I also learned that I should buy in my own area, so I am getting plants appropriate for my Zone... I was doing okay with many of them last year until we hit a week of 110+ for several days. The extended heat fried many of them! I think I may tend to overwater sometimes too, trying to compensate for the heat. We are already 90+ most days and it's a very dry heat.

I love being out in nature, so yes, when I am not frustrated with losing the plants, it is getting to be relaxing and exciting with the small successes that I have had.

Thank you for your input, I really appreciate and welcome the information.

Reflections said...

Thank you again Friko. I truly appreciate your input with the gardening.

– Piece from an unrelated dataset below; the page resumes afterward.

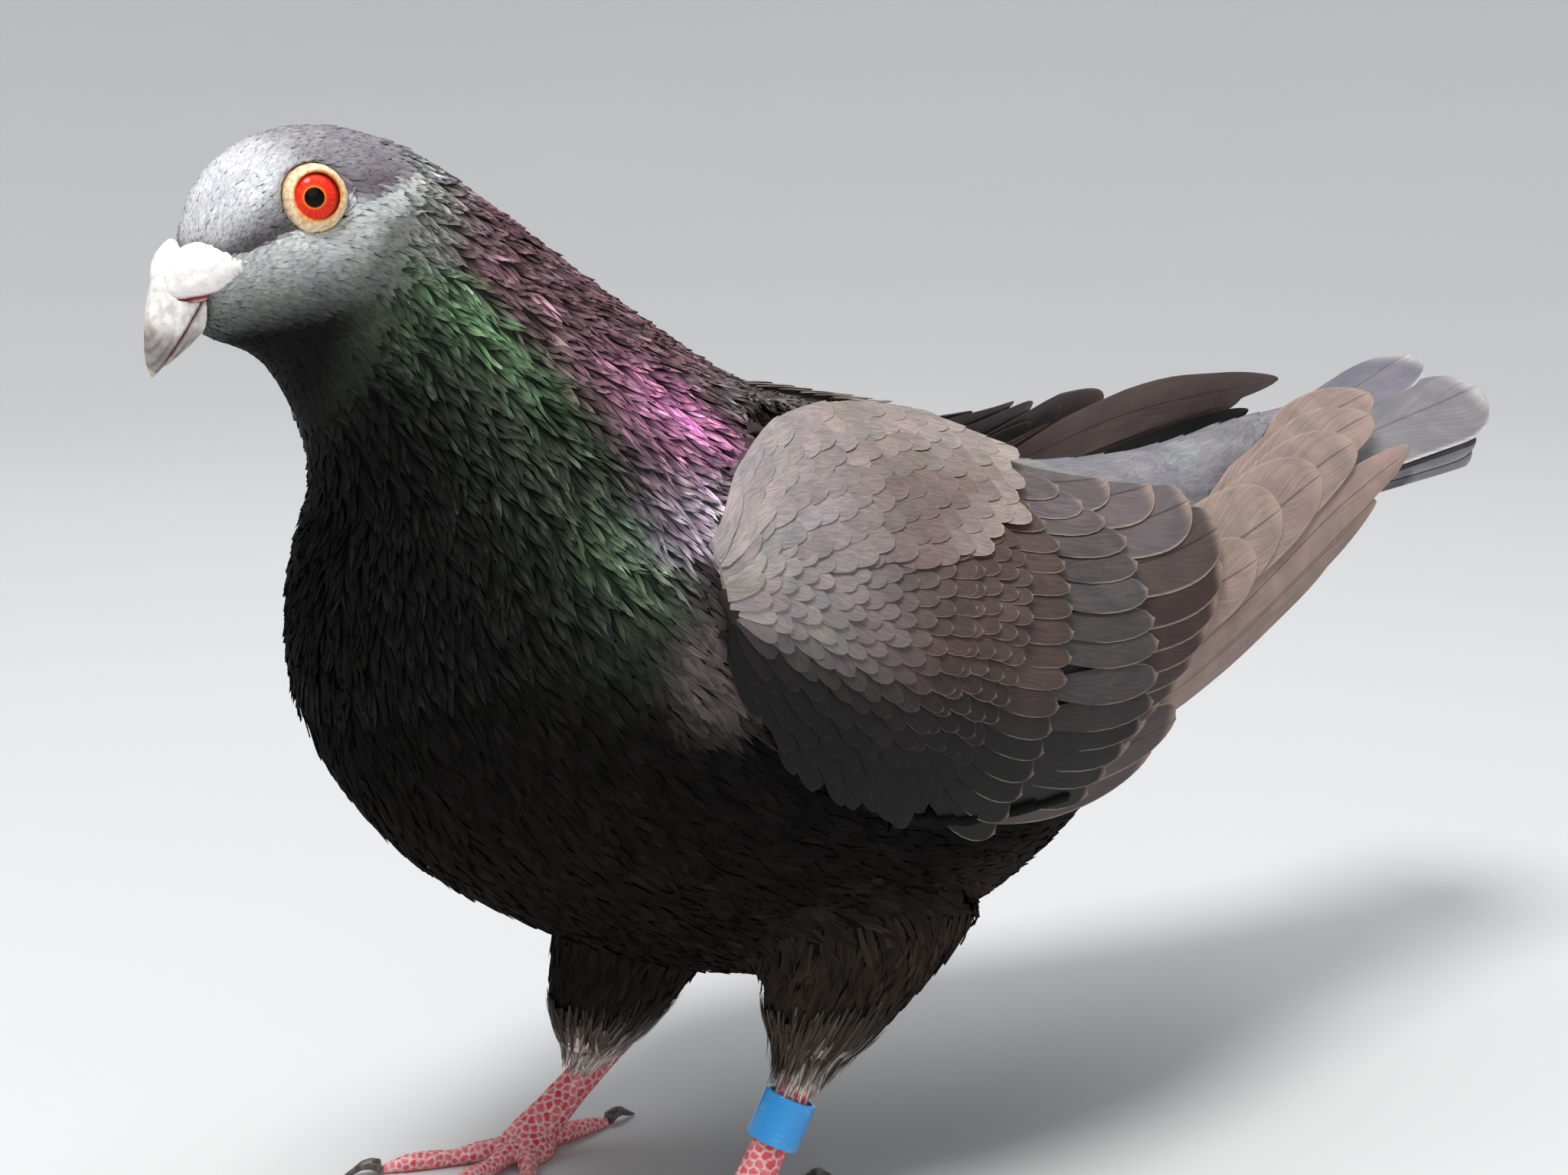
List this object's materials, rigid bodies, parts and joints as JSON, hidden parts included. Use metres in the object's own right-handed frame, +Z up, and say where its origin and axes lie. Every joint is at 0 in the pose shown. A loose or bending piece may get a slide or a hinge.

I have bought many books trying to learn. I have very little time to get into the yard during my work week - I tend to have very long hours, so after work it is usually close to dark by the time I can get out there. I also think I tend to overwater trying to compensate for the hot/dry weather. I lost quite a few plants last year when we hit 110+ for about a week.

One of the key things I have learned is making sure plants are Zone appropriate - we are Zone 10 so many do not do well here in the summer heat. I think the people before me spent most of their time "tinkering" both inside and outside.

I am now getting to the point where it is becoming relaxing. I am truly thrilled at the small successes, which is very encouraging.

laurie said...

hollyhocks! yes, i grew some once. the old-fashioned kind bloom only every other year, which was a disappointment the year they didn't bloom. they developed gigantic leaves the size of dinner plates. apparently they have since developed a kind that blooms annually. hope that's what you have.

and i have killed more rose bushes than i care to confess to. small successes ARE the best, with gardens. slow and steady.

Reflections said...

Laurie.... The hollyhocks are the annual ones. They seem to actually bloom from early spring into late fall. From what I've seen and heard so far, they also spread prolifically from all of the seeds that drop. I find them in various places popping up, not just where they were when I moved in. Very beautiful though.